With the trade deadline approaching, and the Cardinals in the doldrums, the team went on a trip to the West Coast. On June 11, St. Louis played the first of three games with the Dodgers. It went on to lose all three games. Suddenly there was a sense of mounting desperation on the Cardinals. The third loss to the Dodgers, with roughly a third of the season gone, had put them under .500, 28-29, tied for seventh place. Devine now felt an even greater urgency to make a trade and beat the deadline. From Los Angeles he telephoned John Holland, his opposite number in Chicago, to whom he had been talking over a period of months. The Cubs too were slipping. “I’m glad you called,” Holland said. “We’re doing poorly and I see you’re not doing very well. Let’s talk about doing something together quickly.” The Cubs, it turned out, badly wanted a starting pitcher. At the time Ernie Broglio, one of the previous year’s big winners for the Cardinals, was struggling. Broglio had lost one of the three games in Los Angeles, and that made his record 3-5. Johnny Keane had never been a very big fan of Broglio’s. Keane felt Broglio’s attitude was not intense enough, and from time to time Harry Walker would tell Broglio, as he had also told Ray Sadecki, that he did not look fierce enough when he was out on the mound. “You’ve got to look meaner when you’re out there,” Walker would say.

Bing Devine finished his conversation with Holland, and boarded the plane for Houston with Keane and the team. “We can get Brock for Broglio if you want,” he told his manager. “Then what are we waiting for?” Keane asked. “For this plane to land in Houston so I can call John Holland,” Devine answered. And so the deal was done. It was an immensely risky deal. Broglio was twenty-eight, just coming into his prime as a pitcher. He had won 60 games in the last four years and had been 18-8 in 1963 with an earned run average of 2.99. Brock was an unknown. What the veteran Cardinal players knew about Brock did not impress them. The trade inspired considerable resentment and a good deal of grumbling among them. Broglio was a talented and extremely popular player. Bob Gibson, the Cardinal pitcher, who was as powerful a force within the locker room as he was on the field, thought it was the worst trade he had ever heard of. Broglio was a twenty-game winner, he said. Who knew what Brock was or could do? Brock later told Gibson that he had, in fact, batted against him, but Gibson had no memory of him as a batter. Gibson was angry and, as always, quick to express his anger. Bill White, the first baseman, also thought it was a bad trade; Dick Groat, the veteran shortstop, was sure that the team had panicked. There was so much complaining that Johnny Keane called a team meeting. “Who we trade for is our business, and you guys have no right to criticize what we do. This trade is none of your business,” he told them. The Chicago sportswriters, by contrast, were jubilant. “Thank you, thank you, oh, you lovely St.

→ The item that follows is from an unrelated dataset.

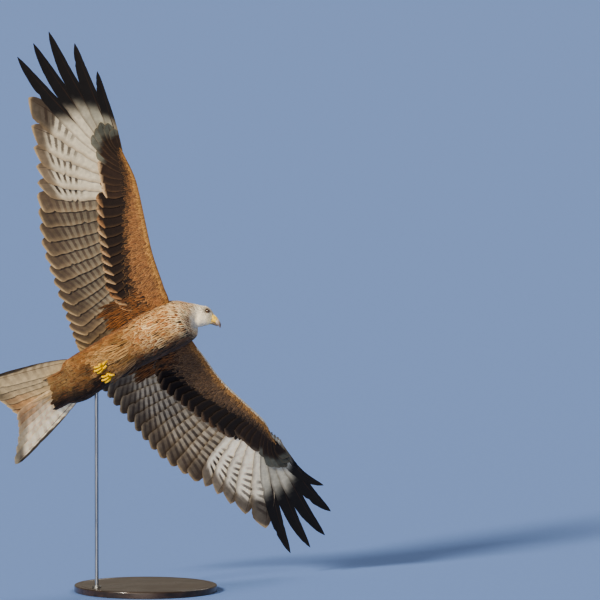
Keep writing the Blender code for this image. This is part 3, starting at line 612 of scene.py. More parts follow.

Louis Cardinals,” wrote the same Bob Smith who had placed Brock’s name in contention for the title of worst outfielder in big-league history. “Nice doing business with you. Please call again anytime.”

The irony of the trade, Lou Brock always thought, was that it came just as he had finally begun to feel confident about playing for the Cubs and had begun to hit well. In the weeks just before the trade he had gone on a roll as one of the hottest hitters in the league. There had been a game against Cincinnati early in May when he had felt he belonged in the big leagues for the first time. Vada Pinson had been up and hit a shot toward right-center that looked like it might carry over the fence for a home run, or at the very least hit the fence and come back for a double. Brock, with his exceptional speed, had gone after it, jumped at the last moment, and made a sensational stab at the ball just as he and the ball reached the fence at the same time. Brock had come down hard after the catch, so jarred by the collision with the wall that he had no idea whether he had caught the ball, and he started to look for it on the grass. Finally a fan in the bleachers yelled out, “Look in your glove, Brock—you might just find it.” He was elated by the catch and had returned to the dugout grinning, quite possibly for the first time, he thought, as a Cub. He had started laughing with that, and he had spent the rest of the day grinning, almost uncontrollably. His teammates were puzzled—it was a good catch, to be sure, but his pleasure seemed out of all proportion to what he had done. To Brock it was different, it was as if with that catch, the weight of the world was finally off his shoulders. It was shortly afterward that he was traded to St. Louis.

If the prevailing wisdom was that the Cardinals had been snookered, not everyone agreed. One baseball man who was sure that the Cardinals had made a good trade, and quite possibly a great trade, was an older black man named Buck O’Neil. O’Neil had played in the Negro leagues, had for a time managed the famed Kansas City Monarchs; then, late in his life, with the Negro leagues in collapse after the integration of more and more black players into the big leagues, he had become a scout for the Cubs. Buck O’Neil had scouted Lou Brock for three seasons in Baton Rouge, and had been absolutely sure Brock was going to be a great player. He thought it was a shame that the Cubs had neither the time nor, it seemed, the place for this exceptional young man. He was pleased with the trade for Lou Brock’s sake, for he believed that the Cardinals were the perfect team for him: they liked to run, and they liked to put constant pressure on the other team.